Opinião

Do Torreão da Fajã: breve análise sobre as "barbaridades" do "suposto" Ministro da Ciência e afins

Começo com um disclaimer: tenho a firme convicção de que tudo é reformável e que não há vacas sagradas em lado nenhum — muito menos na educação e na ciência. 

Vem isto a propósito do tal Ministro da Educação, que também se arvorou em Ministro da Ciência. O homem resolveu dar uma lição de moral aos cientistas: afinal, eles têm “a obrigação de devolver à sociedade o investimento que recebem”. Para o público afeto ao populismo barato, é uma pérola: brilha nas conferências, rende título nos jornais e cria a ilusão de profundidade. Só que, como quase tudo o que sai do forno político entre Belém e São Bento, é um pastel mal amassado — muito açúcar por fora, nenhum recheio por dentro. 

Primeiro, porque parte de uma premissa digna de feira popular: a ciência como máquina de vending. Mete-se uma moeda (orçamento) e sai inovação quentinha em 18 meses. Não, senhor ministro. Ciência não é linha de montagem numa fábrica de "Renault 5" ou "Citroen 2 cavalos". É obra longa, feita de avanços e recuos, erros e revisões, onde muitas descobertas só mostram frutos décadas depois. Se Einstein tivesse sido julgado pelo critério do “retorno imediato”, ainda hoje andaríamos a polir rodas de madeira.

Segundo, porque revela uma amnésia conveniente. Portugal não começou a investir em ciência ontem. Com Mariano Gago e Manuel Heitor, houve consolidação de centros, bolsas reforçadas, internacionalização e algum ar de carreira científica. Isso também é devolver à sociedade: mais conhecimento, mais competências, mais futuro. Não foi perfeito, mas foi estrutural. Agora, chega o novo pregador com pose de beato saloio e decide acusar os cientistas de não cumprirem o “contrato social”. O que falha, senhor ministro, é a honestidade política — e a intelectual. 

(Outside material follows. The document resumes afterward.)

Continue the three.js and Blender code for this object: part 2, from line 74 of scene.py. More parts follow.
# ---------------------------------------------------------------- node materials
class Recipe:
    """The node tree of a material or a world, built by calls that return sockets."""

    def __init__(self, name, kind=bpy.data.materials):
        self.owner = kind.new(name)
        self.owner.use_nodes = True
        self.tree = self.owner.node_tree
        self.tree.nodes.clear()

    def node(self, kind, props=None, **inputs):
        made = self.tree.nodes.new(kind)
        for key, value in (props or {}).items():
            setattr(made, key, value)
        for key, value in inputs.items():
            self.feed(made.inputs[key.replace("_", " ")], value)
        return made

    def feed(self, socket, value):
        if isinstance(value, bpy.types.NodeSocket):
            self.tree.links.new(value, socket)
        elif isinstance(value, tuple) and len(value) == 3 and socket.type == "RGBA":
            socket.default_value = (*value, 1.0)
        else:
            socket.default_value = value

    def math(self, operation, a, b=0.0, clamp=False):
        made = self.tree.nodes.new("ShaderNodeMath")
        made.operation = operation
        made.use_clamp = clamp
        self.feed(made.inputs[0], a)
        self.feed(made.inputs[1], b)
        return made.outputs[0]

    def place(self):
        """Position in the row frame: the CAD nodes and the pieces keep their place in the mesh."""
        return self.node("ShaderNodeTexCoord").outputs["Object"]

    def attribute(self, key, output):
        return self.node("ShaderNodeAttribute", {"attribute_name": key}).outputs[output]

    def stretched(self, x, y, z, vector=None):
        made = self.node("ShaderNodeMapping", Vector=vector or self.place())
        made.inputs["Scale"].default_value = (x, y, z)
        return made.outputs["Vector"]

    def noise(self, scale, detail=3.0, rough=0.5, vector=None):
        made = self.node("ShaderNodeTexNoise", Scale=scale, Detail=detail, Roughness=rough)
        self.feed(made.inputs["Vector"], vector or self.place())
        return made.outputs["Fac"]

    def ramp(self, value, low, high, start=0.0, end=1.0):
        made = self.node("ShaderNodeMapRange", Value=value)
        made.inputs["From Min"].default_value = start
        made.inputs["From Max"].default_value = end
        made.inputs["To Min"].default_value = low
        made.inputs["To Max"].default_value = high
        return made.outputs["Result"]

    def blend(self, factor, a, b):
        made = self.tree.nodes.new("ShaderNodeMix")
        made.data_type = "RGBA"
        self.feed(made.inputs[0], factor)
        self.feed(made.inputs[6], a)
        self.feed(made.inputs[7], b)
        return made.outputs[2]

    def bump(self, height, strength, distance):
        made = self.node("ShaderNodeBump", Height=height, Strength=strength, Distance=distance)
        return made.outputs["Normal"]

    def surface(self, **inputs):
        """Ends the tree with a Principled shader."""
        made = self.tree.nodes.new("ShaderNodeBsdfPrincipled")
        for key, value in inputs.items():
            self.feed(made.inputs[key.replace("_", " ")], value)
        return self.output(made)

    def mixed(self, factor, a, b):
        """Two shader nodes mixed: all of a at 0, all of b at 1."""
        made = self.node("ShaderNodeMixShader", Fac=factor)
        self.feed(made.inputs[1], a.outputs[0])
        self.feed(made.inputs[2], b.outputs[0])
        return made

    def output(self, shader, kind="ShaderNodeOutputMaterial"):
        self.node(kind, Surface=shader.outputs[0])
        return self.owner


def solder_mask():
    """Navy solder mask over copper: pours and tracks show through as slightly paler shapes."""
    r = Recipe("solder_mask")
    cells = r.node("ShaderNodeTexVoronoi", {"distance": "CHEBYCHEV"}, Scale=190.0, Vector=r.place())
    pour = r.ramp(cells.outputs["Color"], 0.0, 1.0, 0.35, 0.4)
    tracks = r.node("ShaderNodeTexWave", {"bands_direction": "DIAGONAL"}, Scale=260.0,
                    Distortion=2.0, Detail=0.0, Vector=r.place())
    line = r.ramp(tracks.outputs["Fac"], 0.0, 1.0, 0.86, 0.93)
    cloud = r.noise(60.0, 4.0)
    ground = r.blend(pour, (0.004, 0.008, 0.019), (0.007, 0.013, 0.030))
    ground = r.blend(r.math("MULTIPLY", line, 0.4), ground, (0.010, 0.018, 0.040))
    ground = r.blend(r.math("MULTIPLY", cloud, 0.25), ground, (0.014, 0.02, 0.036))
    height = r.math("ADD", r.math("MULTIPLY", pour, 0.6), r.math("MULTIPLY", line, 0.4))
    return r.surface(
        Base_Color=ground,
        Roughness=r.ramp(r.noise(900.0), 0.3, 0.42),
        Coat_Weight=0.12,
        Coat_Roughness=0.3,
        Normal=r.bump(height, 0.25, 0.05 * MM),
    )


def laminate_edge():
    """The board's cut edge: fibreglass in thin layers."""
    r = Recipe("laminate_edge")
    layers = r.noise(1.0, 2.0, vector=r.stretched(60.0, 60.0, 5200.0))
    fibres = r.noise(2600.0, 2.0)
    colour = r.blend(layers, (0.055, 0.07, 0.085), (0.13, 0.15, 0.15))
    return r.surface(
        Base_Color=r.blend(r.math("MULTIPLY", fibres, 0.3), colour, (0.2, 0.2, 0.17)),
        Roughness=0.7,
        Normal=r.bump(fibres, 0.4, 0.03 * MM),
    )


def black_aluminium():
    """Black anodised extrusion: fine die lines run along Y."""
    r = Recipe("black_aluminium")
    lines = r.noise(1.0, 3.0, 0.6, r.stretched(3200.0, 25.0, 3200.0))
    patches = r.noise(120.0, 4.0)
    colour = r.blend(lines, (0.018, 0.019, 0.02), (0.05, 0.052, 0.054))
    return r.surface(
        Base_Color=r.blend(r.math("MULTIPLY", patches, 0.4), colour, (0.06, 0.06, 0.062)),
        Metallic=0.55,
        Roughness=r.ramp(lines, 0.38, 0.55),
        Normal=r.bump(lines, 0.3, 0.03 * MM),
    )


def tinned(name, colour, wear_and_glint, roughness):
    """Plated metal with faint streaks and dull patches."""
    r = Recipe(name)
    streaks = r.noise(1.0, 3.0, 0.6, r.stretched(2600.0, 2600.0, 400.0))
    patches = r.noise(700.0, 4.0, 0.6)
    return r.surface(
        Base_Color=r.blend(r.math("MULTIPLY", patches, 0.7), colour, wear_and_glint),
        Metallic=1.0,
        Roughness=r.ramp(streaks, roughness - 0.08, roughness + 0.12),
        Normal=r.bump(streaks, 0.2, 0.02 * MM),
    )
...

Terceiro, porque a ciência devolve sobretudo a prazo. Em sociedades mais críticas, mais resilientes, capazes de enfrentar pandemias, crises energéticas e climáticas. Mas como isso não cabe em PowerPoints com bullet points, mais vale disparar chavões e arranjar bodes expiatórios. 

A verdade é que os investigadores já devolvem muito — apesar da precariedade imposta pelo próprio Estado. Podem e querem fazer mais, mas precisam de condições. A obrigação, ministro, é de todos. Só que a do governo é maior: dar estabilidade, visão e respeito. 

Devolver à sociedade? Sim. Mas talvez fosse tempo de o Governo começar por devolver seriedade. O resto são pastéis requentados de uma direita sonsa que confunde política científica com retórica de feira.